Goodness this resonated with me. I’m an ELCA seminarian – I posted on here before, Rod told me run. That day is likely drawing near, and the switch will likely be to Roman Catholicism. I don’t want to go overboard and declare the Reformation project doomed, but these are profoundly dangerous times for any Christian expression that leans on the five solas.

Whenever Scripture (and even the limited tradition Lutheranism allows as a backstop) is subject to radical redefinition through various postmodern hermeneutical lenses, the whole thing disintegrates. It’s hard to describe how nutty things have gotten, just in the past two years. Just this month, I had a classmate declare Karl Marx his biggest influence after Jesus. A recent grad from my seminary went on a twitter screed about how Christians needed to stop “colonizing” the Old Testament with their Christological readings. Luther, the “conservative” ELCA seminary, recently featured a drag queen in their talent show – hosted in the seminary chapel. I wonder if that last one might have been a message from God. If my pride is keeping me from admitting a mistake, perhaps the only thing that will get me out of here is the humiliation becoming too much to bear.
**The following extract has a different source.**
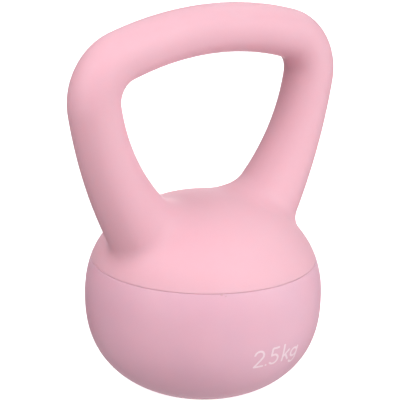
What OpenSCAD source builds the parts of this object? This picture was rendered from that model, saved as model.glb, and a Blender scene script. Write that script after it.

Anyway, back to Catholicism. The rocks I have leaned on throughout this have been mostly Catholics, including a friend training to be a priest and a Benedictine monk. The reformers rejected scholastic theology as essentially human barnacles covering up that which ought to be clear: the grace of the gospel. But what about in an age when no truth is clear?

I desperately need a coherent system right now. The last two years have been like rowing a boat in a storm – getting exhausted, seasick, and absolutely nowhere.